Jean-Jacques De Gucht: Het woord ‘zuilen’ is niet mijn dada. Waar er wel naar gestreefd zou moeten worden – ik denk dat het hier door iedereen vanavond ook gezegd is –, is naar een aanspreekpunt. Hoe we tot zo’n aanspreekpunt moeten komen, is wel een uitdaging. Je kan maar de volgende stappen nemen om daar als maatschappij op een bepaalde manier mee om te gaan, als je een aanspreekpunt hebt. Is dat een aanspreekpunt dat door de overheid in elkaar gestoken wordt, zoals de Moslimexecutieve; met ups en downs? Rome is ook niet op één dag gebouwd, maar dat betekent niet dat we dat moeten loslaten. We moeten niet komen tot een zuil, maar wel tot een aanspreekpunt dat een link mogelijk maakt. Ik denk dat dat vandaag ontbreekt. Als we de problemen die zich soms stellen of de uitwassen die zich soms voordoen en die een negatief effect hebben op de manier waarop men kijkt naar de allochtone islamgemeenschap, willen oplossen, dan moeten we ervoor zorgen dat er een aanspreekpunt is. Dat aanspreekpunt moet zorgen voor een grotere dialoog met en kennis van de grote meerderheid; namelijk zij die staan voor een verdraagzame islam die zich inschakelt in deze maatschappij.
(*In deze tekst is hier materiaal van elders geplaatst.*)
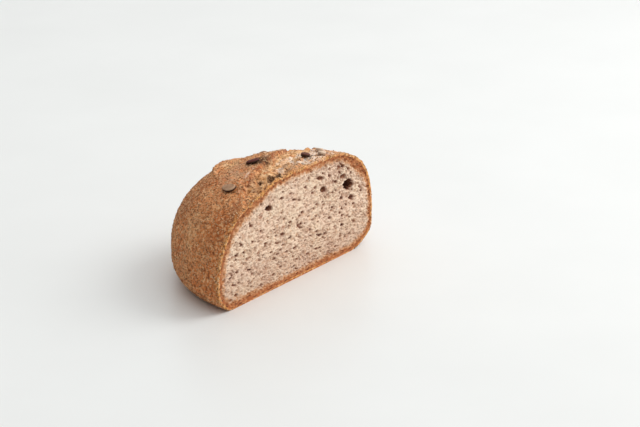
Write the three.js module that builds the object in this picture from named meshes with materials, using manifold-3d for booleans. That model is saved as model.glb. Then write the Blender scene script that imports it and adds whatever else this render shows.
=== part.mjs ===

Vandaag is die veel te weinig gekend. Daardoor circuleren ook heel veel foute berichten in onze maatschappij en bij eenieder van ons, of men nu vrijzinnig, katholiek of andersgelovig is. Dat is één van de uitdagingen. Op welke manier kom je tot dergelijk aanspreekpunt?
Monica De Coninck: Ik wil nog één iets zeggen. Ik vind het element tolerantie daar erg belangrijk in. Ik zie in Antwerpen dat er ondertussen heel veel Belgische moslims zijn. Ik merk dat de tolerantie van de allochtone moslims tegenover de Belgische moslims niet erg groot is. Wij, als vrijzinnigen die actieve tolerantie bewerkstellingen, kunnen daarin wel een rol spelen.